# WORK TO DO
Copy out every record below, word for word.

-- begin EXTRACTED RECORDS --

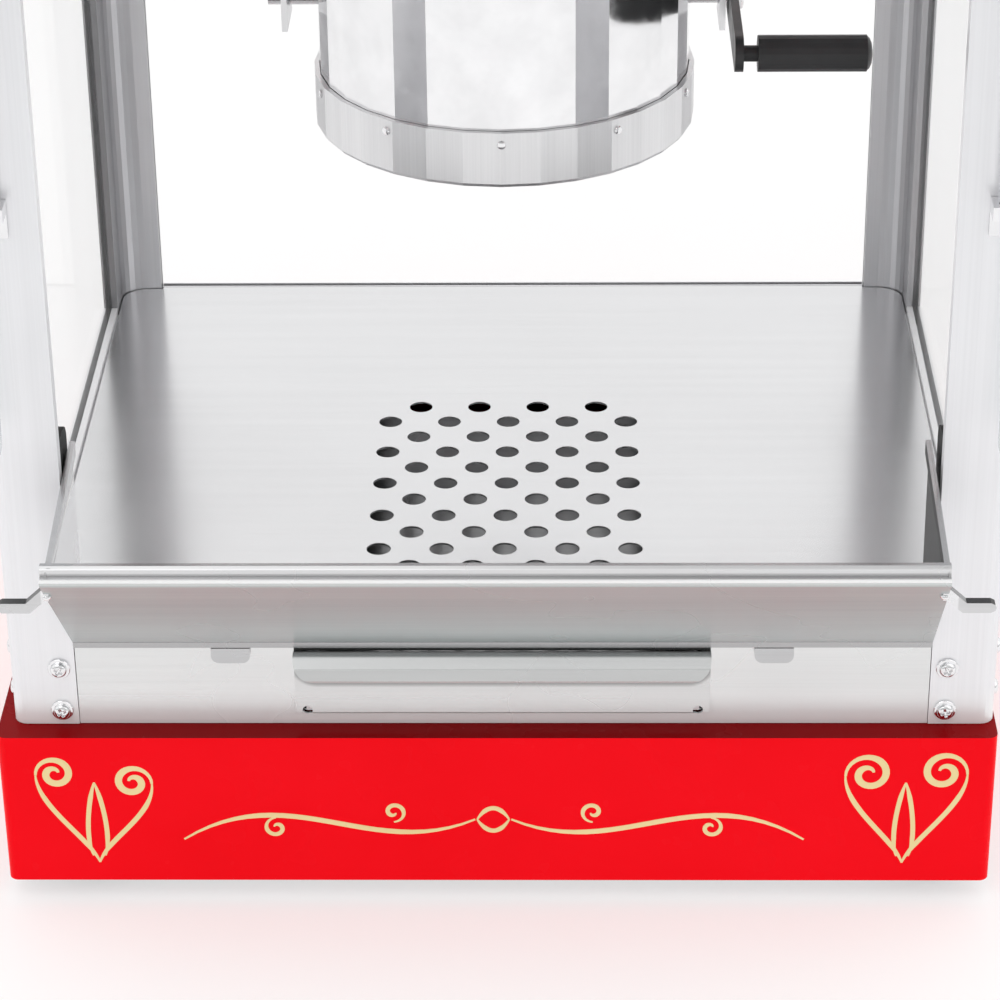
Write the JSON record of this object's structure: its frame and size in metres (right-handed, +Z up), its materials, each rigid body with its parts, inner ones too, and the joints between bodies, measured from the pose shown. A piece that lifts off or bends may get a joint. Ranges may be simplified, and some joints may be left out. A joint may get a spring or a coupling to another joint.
{
  "type": "popcorn maker",
  "caption": "Countertop theatre-style popcorn machine: red base and hood, clear panes, perforated steel deck, sloping front trough, crumb drawer, open doors and tilting kettle.",
  "frame": {"origin": "under the middle of the machine's box with its doors open as modelled, on the surface its feet stand on", "axes": "+Z up, the operator side with doors, trough and drawer faces -Y, +X to the right seen from the operator side"},
  "size_m": [0.6504, 0.6542, 0.7353],
  "materials": {
    "red_paint": "gloss",
    "satin_aluminium": "satin",
    "brushed_steel": "brushed",
    "polished_steel": "polished",
    "rubber": "matte",
    "black_plastic": "semi-gloss",
    "clear_pane": "clear",
    "lamp_glass": "frosted",
    "brass": "machined",
    "motor_grey": "satin"
  },
  "bodies": {
    "cabinet": {"base_shell": "red_paint", "base_floor": "brushed_steel", "front_left_foot": "rubber", "rear_left_foot": "rubber", "front_right_foot": "rubber", "rear_right_foot": "rubber", "front_left_post": "satin_aluminium", "front_right_post": "satin_aluminium", "rear_left_post": "satin_aluminium", "rear_right_post": "satin_aluminium", "left_rail": "satin_aluminium", "right_rail": "satin_aluminium", "rear_rail": "satin_aluminium", "left_pane": "clear_pane", "right_pane": "clear_pane", "rear_pane": "clear_pane", "front_apron": "brushed_steel", "popcorn_deck": "brushed_steel", "drawer_runner": "brushed_steel", "upper_left_screw": "polished_steel", "upper_right_screw": "polished_steel", "lower_left_screw": "polished_steel", "lower_right_screw": "polished_steel", "left_corner_block": "rubber", "right_corner_block": "rubber", "left_lower_hinge_bracket": "polished_steel", "left_upper_hinge_bracket": "polished_steel", "right_lower_hinge_bracket": "polished_steel", "right_upper_hinge_bracket": "polished_steel", "hood_shell": "red_paint", "hood_cap": "red_paint", "ceiling_panel": "brushed_steel", "switch_panel": "brushed_steel", "mains_inlet": "black_plastic", "lamp_holder": "black_plastic", "lamp_bulb": "lamp_glass", "gear_motor": "motor_grey", "kettle_hanger": "brushed_steel"},
    "front_trough": {"front_trough": "brushed_steel", "left_trough_tab": "brushed_steel", "right_trough_tab": "brushed_steel"},
    "crumb_drawer": {"crumb_tray": "brushed_steel", "drawer_front": "brushed_steel"},
    "left_door": {"left_door": "clear_pane", "left_door_hinge": "polished_steel", "left_door_knob": "black_plastic"},
    "right_door": {"right_door": "clear_pane", "right_door_hinge": "polished_steel", "right_door_knob": "black_plastic"},
    "kettle": {"kettle_pot": "polished_steel", "kettle_heater_case": "brushed_steel", "kettle_handle": "black_plastic"},
    "kettle_front_lid": {"kettle_front_lid": "polished_steel"},
    "kettle_rear_lid": {"kettle_rear_lid": "polished_steel"},
    "stirrer": {"stirrer": "polished_steel"},
    "drive_shaft": {"drive_shaft": "motor_grey"},
    "motor_pinion": {"motor_pinion": "brass"},
    "heat_switch": {"heat_switch": "black_plastic"},
    "motor_switch": {"motor_switch": "black_plastic"},
    "light_switch": {"light_switch": "black_plastic"}
  },
  "joints": [
    {"name": "trough_lift", "type": "slide", "parent": "cabinet", "child": "front_trough", "axis": [0, 0, 1], "range_m": [0, 0.022]},
    {"name": "crumb_drawer_slide", "type": "slide", "parent": "cabinet", "child": "crumb_drawer", "axis": [0, -1, 0], "range_m": [0, 0.2]},
    {"name": "left_door_hinge", "type": "hinge", "parent": "cabinet", "child": "left_door", "pos_m": [-0.231, -0.11073, 0.397], "axis": [0, 0, 1], "range_deg": [-60, 110]},
    {"name": "right_door_hinge", "type": "hinge", "parent": "cabinet", "child": "right_door", "pos_m": [0.231, -0.11073, 0.397], "axis": [0, 0, 1], "range_deg": [-110, 60]},
    {"name": "kettle_tilt", "type": "hinge", "parent": "cabinet", "child": "kettle", "pos_m": [0, 0.11627, 0.397], "axis": [1, 0, 0], "range_deg": [0, 105]},
    {"name": "kettle_front_lid_hinge", "type": "hinge", "parent": "kettle", "child": "kettle_front_lid", "pos_m": [0, 0.10527, 0.4477], "axis": [1, 0, 0], "range_deg": [-72, 0]},
    {"name": "kettle_rear_lid_hinge", "type": "hinge", "parent": "kettle", "child": "kettle_rear_lid", "pos_m": [0, 0.12727, 0.4477], "axis": [1, 0, 0], "range_deg": [0, 72]},
    {"name": "drive_shaft_spin", "type": "hinge", "parent": "cabinet", "child": "drive_shaft", "pos_m": [0, 0.11627, 0.517], "axis": [0, 0, 1], "continuous": true},
    {"name": "motor_pinion_spin", "type": "hinge", "parent": "cabinet", "child": "motor_pinion", "pos_m": [0.036, 0.11627, 0.56], "axis": [0, 0, 1], "continuous": true},
    {"name": "stirrer_spin", "type": "hinge", "parent": "kettle", "child": "stirrer", "pos_m": [0, 0.11627, 0.397], "axis": [0, 0, 1], "continuous": true},
    {"name": "heat_switch_rock", "type": "hinge", "parent": "cabinet", "child": "heat_switch", "pos_m": [-0.046, -0.11373, 0.602], "axis": [1, 0, 0], "range_deg": [0, 14]},
    {"name": "motor_switch_rock", "type": "hinge", "parent": "cabinet", "child": "motor_switch", "pos_m": [0, -0.11373, 0.602], "axis": [1, 0, 0], "range_deg": [0, 14]},
    {"name": "light_switch_rock", "type": "hinge", "parent": "cabinet", "child": "light_switch", "pos_m": [0.046, -0.11373, 0.602], "axis": [1, 0, 0], "range_deg": [0, 14]}
  ],
  "couplings": [
    {"joint": "motor_pinion_spin", "follows": "drive_shaft_spin", "ratio": -3},
    {"joint": "stirrer_spin", "follows": "drive_shaft_spin", "ratio": 1}
  ]
}
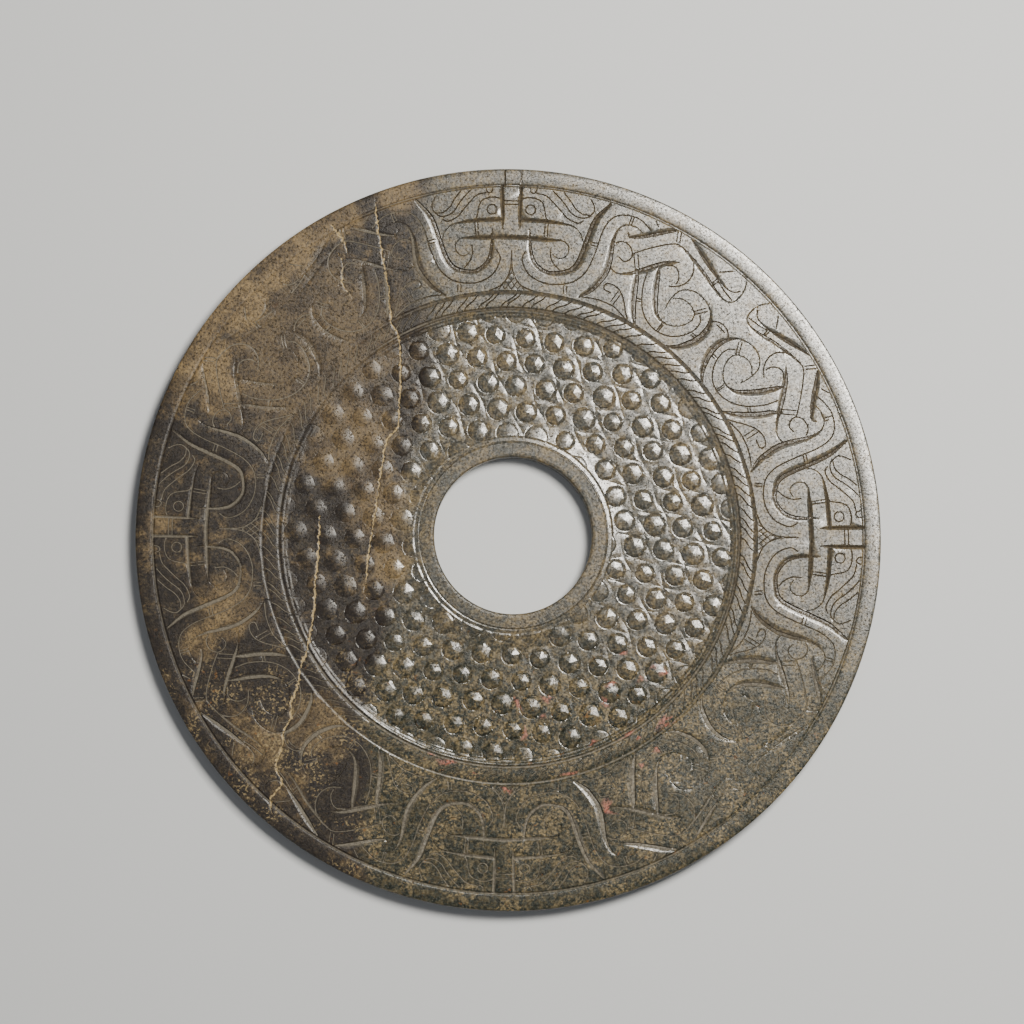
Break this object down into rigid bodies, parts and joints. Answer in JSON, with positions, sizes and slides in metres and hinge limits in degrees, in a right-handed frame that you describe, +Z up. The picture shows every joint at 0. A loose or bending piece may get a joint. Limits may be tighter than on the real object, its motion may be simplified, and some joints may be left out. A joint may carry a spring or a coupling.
{
  "type": "jade bi disc",
  "caption": "Flat round carved stone ring with a central hole, a carved outer frieze, a twisted-cord band and a field of raised grains, lying face up.",
  "frame": {"origin": "under the centre of the disc's outline, on the surface that it lies on", "axes": "+Z up out of the carved face, +Y towards the mask at the top of the carving, +X to the right of it"},
  "size_m": [0.24, 0.24, 0.0064],
  "materials": {
    "jade": "polished grey-green jade with brown and tan clouds, staining in the carving and pale healed cracks"
  },
  "bodies": {
    "root": {"disc": "jade"}
  },
  "joints": []
}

-- end EXTRACTED RECORDS --

# TASK OUTPUT
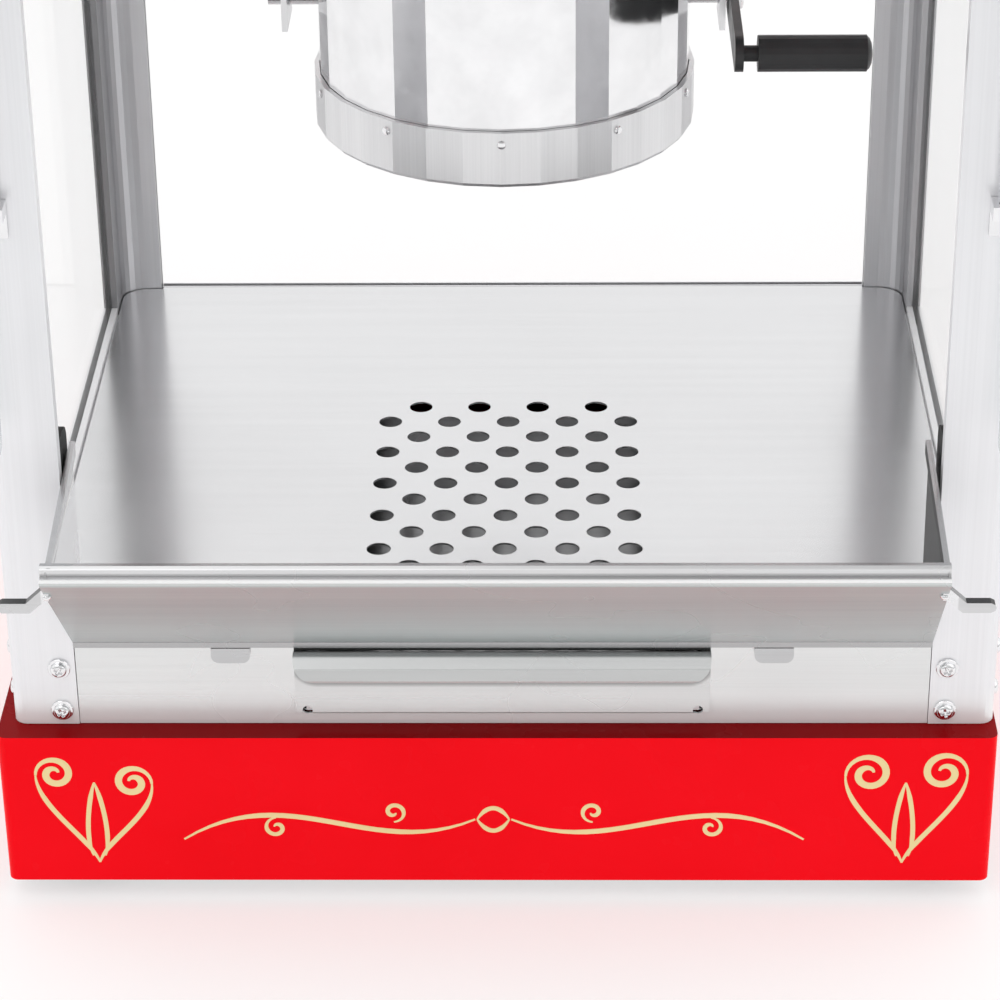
Write the JSON record of this object's structure: its frame and size in metres (right-handed, +Z up), its materials, each rigid body with its parts, inner ones too, and the joints between bodies, measured from the pose shown. A piece that lifts off or bends may get a joint. Ranges may be simplified, and some joints may be left out. A joint may get a spring or a coupling to another joint.
{
  "type": "popcorn maker",
  "caption": "Countertop theatre-style popcorn machine: red base and hood, clear panes, perforated steel deck, sloping front trough, crumb drawer, open doors and tilting kettle.",
  "frame": {"origin": "under the middle of the machine's box with its doors open as modelled, on the surface its feet stand on", "axes": "+Z up, the operator side with doors, trough and drawer faces -Y, +X to the right seen from the operator side"},
  "size_m": [0.6504, 0.6542, 0.7353],
  "materials": {
    "red_paint": "gloss",
    "satin_aluminium": "satin",
    "brushed_steel": "brushed",
    "polished_steel": "polished",
    "rubber": "matte",
    "black_plastic": "semi-gloss",
    "clear_pane": "clear",
    "lamp_glass": "frosted",
    "brass": "machined",
    "motor_grey": "satin"
  },
  "bodies": {
    "cabinet": {"base_shell": "red_paint", "base_floor": "brushed_steel", "front_left_foot": "rubber", "rear_left_foot": "rubber", "front_right_foot": "rubber", "rear_right_foot": "rubber", "front_left_post": "satin_aluminium", "front_right_post": "satin_aluminium", "rear_left_post": "satin_aluminium", "rear_right_post": "satin_aluminium", "left_rail": "satin_aluminium", "right_rail": "satin_aluminium", "rear_rail": "satin_aluminium", "left_pane": "clear_pane", "right_pane": "clear_pane", "rear_pane": "clear_pane", "front_apron": "brushed_steel", "popcorn_deck": "brushed_steel", "drawer_runner": "brushed_steel", "upper_left_screw": "polished_steel", "upper_right_screw": "polished_steel", "lower_left_screw": "polished_steel", "lower_right_screw": "polished_steel", "left_corner_block": "rubber", "right_corner_block": "rubber", "left_lower_hinge_bracket": "polished_steel", "left_upper_hinge_bracket": "polished_steel", "right_lower_hinge_bracket": "polished_steel", "right_upper_hinge_bracket": "polished_steel", "hood_shell": "red_paint", "hood_cap": "red_paint", "ceiling_panel": "brushed_steel", "switch_panel": "brushed_steel", "mains_inlet": "black_plastic", "lamp_holder": "black_plastic", "lamp_bulb": "lamp_glass", "gear_motor": "motor_grey", "kettle_hanger": "brushed_steel"},
    "front_trough": {"front_trough": "brushed_steel", "left_trough_tab": "brushed_steel", "right_trough_tab": "brushed_steel"},
    "crumb_drawer": {"crumb_tray": "brushed_steel", "drawer_front": "brushed_steel"},
    "left_door": {"left_door": "clear_pane", "left_door_hinge": "polished_steel", "left_door_knob": "black_plastic"},
    "right_door": {"right_door": "clear_pane", "right_door_hinge": "polished_steel", "right_door_knob": "black_plastic"},
    "kettle": {"kettle_pot": "polished_steel", "kettle_heater_case": "brushed_steel", "kettle_handle": "black_plastic"},
    "kettle_front_lid": {"kettle_front_lid": "polished_steel"},
    "kettle_rear_lid": {"kettle_rear_lid": "polished_steel"},
    "stirrer": {"stirrer": "polished_steel"},
    "drive_shaft": {"drive_shaft": "motor_grey"},
    "motor_pinion": {"motor_pinion": "brass"},
    "heat_switch": {"heat_switch": "black_plastic"},
    "motor_switch": {"motor_switch": "black_plastic"},
    "light_switch": {"light_switch": "black_plastic"}
  },
  "joints": [
    {"name": "trough_lift", "type": "slide", "parent": "cabinet", "child": "front_trough", "axis": [0, 0, 1], "range_m": [0, 0.022]},
    {"name": "crumb_drawer_slide", "type": "slide", "parent": "cabinet", "child": "crumb_drawer", "axis": [0, -1, 0], "range_m": [0, 0.2]},
    {"name": "left_door_hinge", "type": "hinge", "parent": "cabinet", "child": "left_door", "pos_m": [-0.231, -0.11073, 0.397], "axis": [0, 0, 1], "range_deg": [-60, 110]},
    {"name": "right_door_hinge", "type": "hinge", "parent": "cabinet", "child": "right_door", "pos_m": [0.231, -0.11073, 0.397], "axis": [0, 0, 1], "range_deg": [-110, 60]},
    {"name": "kettle_tilt", "type": "hinge", "parent": "cabinet", "child": "kettle", "pos_m": [0, 0.11627, 0.397], "axis": [1, 0, 0], "range_deg": [0, 105]},
    {"name": "kettle_front_lid_hinge", "type": "hinge", "parent": "kettle", "child": "kettle_front_lid", "pos_m": [0, 0.10527, 0.4477], "axis": [1, 0, 0], "range_deg": [-72, 0]},
    {"name": "kettle_rear_lid_hinge", "type": "hinge", "parent": "kettle", "child": "kettle_rear_lid", "pos_m": [0, 0.12727, 0.4477], "axis": [1, 0, 0], "range_deg": [0, 72]},
    {"name": "drive_shaft_spin", "type": "hinge", "parent": "cabinet", "child": "drive_shaft", "pos_m": [0, 0.11627, 0.517], "axis": [0, 0, 1], "continuous": true},
    {"name": "motor_pinion_spin", "type": "hinge", "parent": "cabinet", "child": "motor_pinion", "pos_m": [0.036, 0.11627, 0.56], "axis": [0, 0, 1], "continuous": true},
    {"name": "stirrer_spin", "type": "hinge", "parent": "kettle", "child": "stirrer", "pos_m": [0, 0.11627, 0.397], "axis": [0, 0, 1], "continuous": true},
    {"name": "heat_switch_rock", "type": "hinge", "parent": "cabinet", "child": "heat_switch", "pos_m": [-0.046, -0.11373, 0.602], "axis": [1, 0, 0], "range_deg": [0, 14]},
    {"name": "motor_switch_rock", "type": "hinge", "parent": "cabinet", "child": "motor_switch", "pos_m": [0, -0.11373, 0.602], "axis": [1, 0, 0], "range_deg": [0, 14]},
    {"name": "light_switch_rock", "type": "hinge", "parent": "cabinet", "child": "light_switch", "pos_m": [0.046, -0.11373, 0.602], "axis": [1, 0, 0], "range_deg": [0, 14]}
  ],
  "couplings": [
    {"joint": "motor_pinion_spin", "follows": "drive_shaft_spin", "ratio": -3},
    {"joint": "stirrer_spin", "follows": "drive_shaft_spin", "ratio": 1}
  ]
}
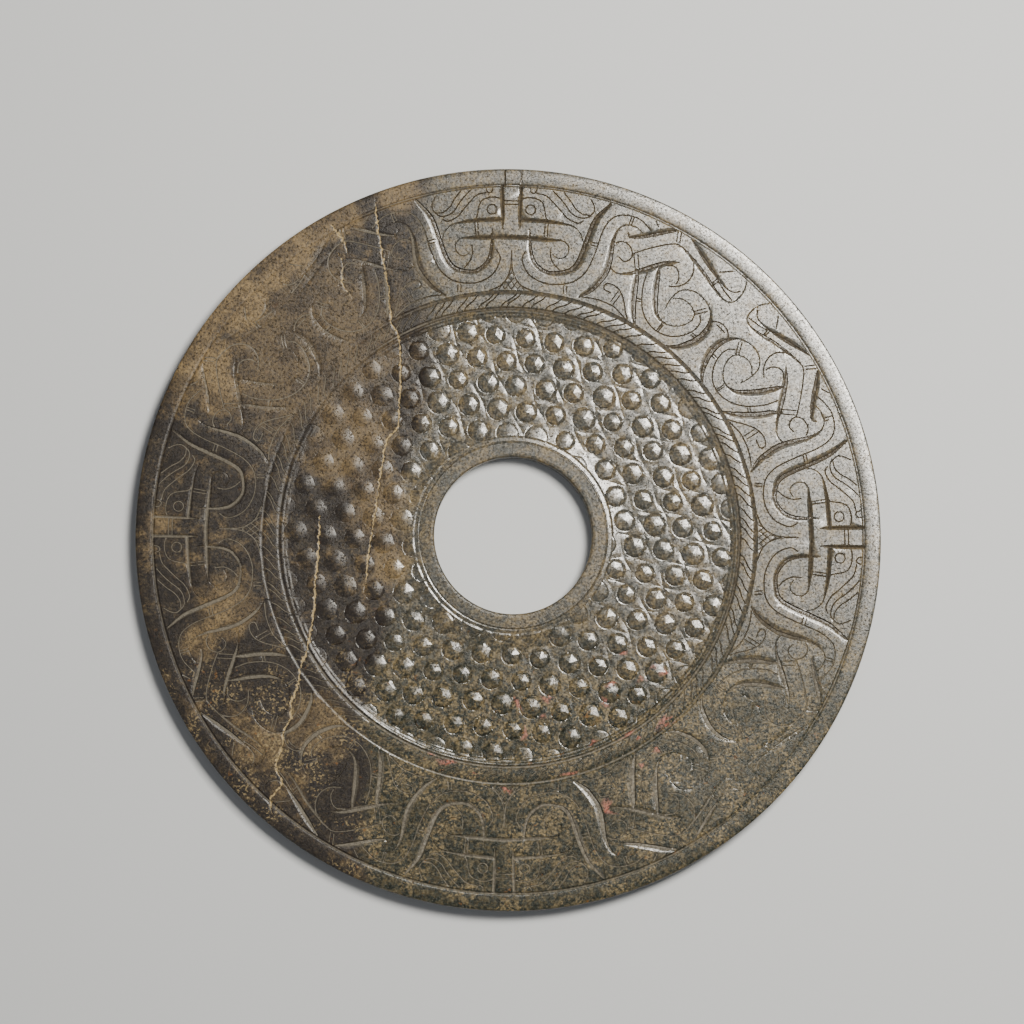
Break this object down into rigid bodies, parts and joints. Answer in JSON, with positions, sizes and slides in metres and hinge limits in degrees, in a right-handed frame that you describe, +Z up. The picture shows every joint at 0. A loose or bending piece may get a joint. Limits may be tighter than on the real object, its motion may be simplified, and some joints may be left out. A joint may carry a spring or a coupling.
{
  "type": "jade bi disc",
  "caption": "Flat round carved stone ring with a central hole, a carved outer frieze, a twisted-cord band and a field of raised grains, lying face up.",
  "frame": {"origin": "under the centre of the disc's outline, on the surface that it lies on", "axes": "+Z up out of the carved face, +Y towards the mask at the top of the carving, +X to the right of it"},
  "size_m": [0.24, 0.24, 0.0064],
  "materials": {
    "jade": "polished grey-green jade with brown and tan clouds, staining in the carving and pale healed cracks"
  },
  "bodies": {
    "root": {"disc": "jade"}
  },
  "joints": []
}